One of the most important parts of running a business is operating on a budget. Many people (mostly unsuccessful ones) prefer "going with the flow" than with actually setting goals and budgets. For the most part, this attitude is a mistake. Unless you have an incredible memory and unnatural clear-sightedness, planning for both the present and the future is a prerequisite to success, no matter how you define that elusive concept.

Because this is an article about home businesses, then we will begin by defining success as the growth and eventual profitability of your particular business. By "growth" we mean that the business will expand, hopefully outgrowing your home and eventually participating in the corporate arena.

By "profitability", we mean that the business will become a cash-generating machine, so much so that you attain financial freedom, and never have to work a single day again if you don't feel like it. This article argues that in order to achieve growth and profitability, discipline is needed, and plans must be made and acted upon.

Crafting a Budget

One of the most important plans you must conceptualize is that of your budget. Many businesses, even if they have great ideas and wonderful products, still fail for lack of proper planning and efficient allocation of resources. Avoid this mistake. Only a home business on a budget can ever be truly successful.

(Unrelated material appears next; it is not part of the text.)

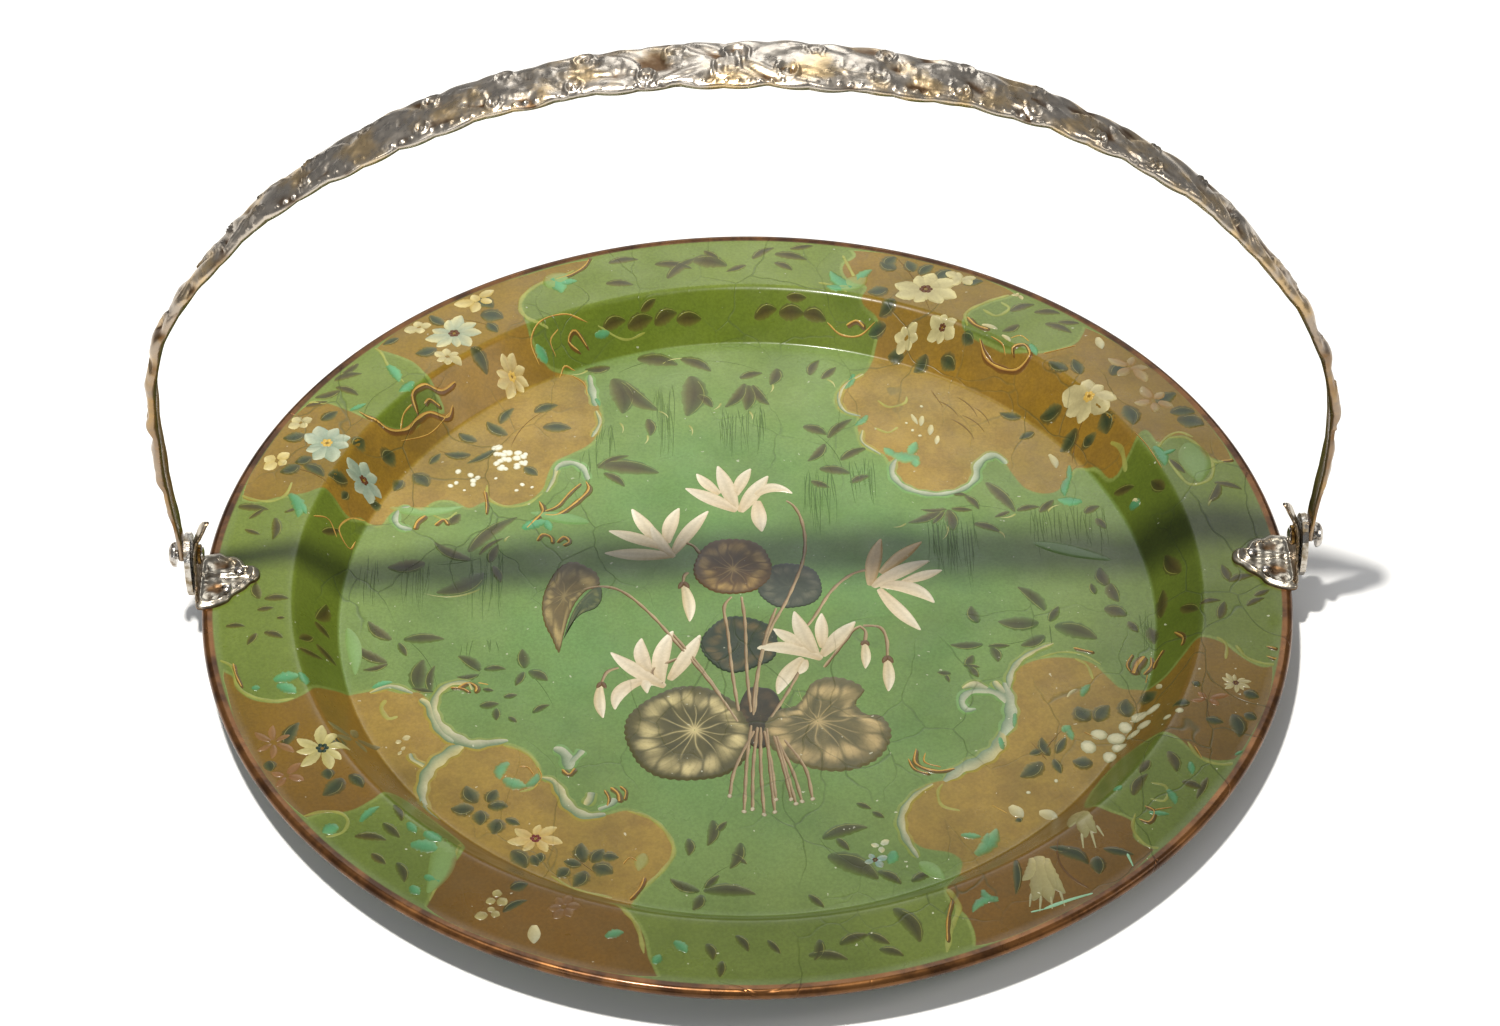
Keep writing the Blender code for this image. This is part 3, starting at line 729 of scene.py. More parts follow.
# Each row: distance along the arch, place across as a part of the half width, angle, length, half width.
LEAVES = np.array([
    (4, 0.0, 24, 21, 4.8), (27, 0.35, -30, 19, 3.8), (30, -0.4, 18, 18, 3.6), (49, 0.5, -34, 20, 3.9),
    (52, -0.2, 16, 21, 4.1), (74, 0.45, -30, 20, 3.8), (78, -0.45, 26, 18, 3.5), (97, 0.1, -22, 22, 4.0),
    (103, -0.55, 30, 16, 3.0), (120, 0.45, -32, 19, 3.2), (126, -0.35, 24, 17, 3.0), (143, 0.2, -24, 20, 3.1),
    (160, -0.3, 22, 19, 2.6), (176, 0.4, -20, 19, 2.5), (193, -0.3, 15, 19, 2.1), (211, 0.2, -12, 20, 1.9),
    (231, -0.2, 12, 22, 1.8), (252, 0.1, -9, 20, 1.8),
])
SCROLLS = np.array([
    (0, 0.35, 4.8), (15, -0.45, 4.0), (24, 0.55, 3.4), (43, -0.55, 3.8), (46, 0.6, 3.1), (68, -0.5, 3.6),
    (71, 0.62, 2.9), (92, -0.5, 3.4), (95, 0.62, 2.7), (115, -0.5, 3.0), (137, -0.45, 2.6), (138, 0.55, 2.3),
    (157, 0.4, 2.2), (172, -0.4, 2.0),
])
BEAD_STEP = 3.4


def width_at(distance):
    """Half the band's width at a distance from the top of the arch."""
    return float(np.interp(abs(distance), run[ALONG // 2:], half_width[ALONG // 2:]))


def band_relief(s, v, half):
    """Highest of the bed and the motifs at each point; the left half repeats the right one, moved and
    turned over so that the two don't match."""
    height = swirl_bed(s, v)
    for side, slip in ((1, 0.0), (-1, 3.5)):
        for s0, v0, angle, length, width in LEAVES:
            at = s0 + slip * 0.6
            leaf = leaf_relief(s * side, v, at, v0 * width_at(at) * side, angle * side, length, width)
            height = np.maximum(height, leaf)
        for s0, v0, radius in SCROLLS:
            at = s0 + slip
            height = np.maximum(height, scroll_relief(s * side, v, at, v0 * width_at(at) * side, radius))
    row = v + half - 1.6
    along = (s / BEAD_STEP - np.round(s / BEAD_STEP)) * BEAD_STEP
    beads = 0.85 * bump(np.hypot(along, row), 1.35) * (np.abs(s) < 170)
    return np.maximum(height, beads)


# %% [markdown]
# The band is closed in one loop round its section: the outer face carries the relief, the edges are
# round, and the underside is a shallow hollow with the soft lumps of a sand casting. Low knots stand on
# the legs, like the knots of a twig.

# %% Build the handle
def edge_cusps(s, seed):
    """How far the outline swings in and out: rounded cusps of a few lengths, like leaf tips in a row."""
    cusps = 1.2 * np.abs(np.sin(s / 9.3 + seed)) + 0.8 * np.abs(np.sin(s / 4.1 + 2 * seed))
    swing = cusps + 0.7 * np.sin(s / 23.0 + 3 * seed)
    return swing - 1.3


# Each row: distance along the arch from its top, height outward, length of the knot.
KNOTS = [
    (-262, 0.9, 5), (-286, 0.8, 5), (-226, 0.9, 6), (-206, 0.7, 5), (218, 0.7, 5), (240, 0.9, 6), (266, 0.7, 5),
    (-244, 0.5, 4),
]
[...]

First, make it a habit to write down, on paper, both what you earn and what you spend, on a daily, monthly, and yearly basis. This is the least that you can do. Look over what you have written down and you will easily see the areas that can be improved upon, especially in the expense column. It is astonishing how many expenses we never notice until we get them down in paper. As the business grows larger, accounting knowledge might be needed. If you have neither the time nor the inclination to acquire the knowledge yourself, find someone who does.

Second, analyze the figures and determine the areas where you can cut costs, and where you should add capital. Every business has areas that generate above-average returns, as well areas that under-perform. As much as possible, redirect your resources to the projects and ideas that give you the most return. This is common sense.

Lastly, stick to your budget. A plan not acted upon is essentially useless, and a budget not followed is as useful as a page of doodles. Once you've written down and finalized your budget, do not make any departures from it unless absolutely necessary. Be disciplined - it's the only way you'll get anywhere. By running your home business on a budget, you are securing your future at a small expense to the present.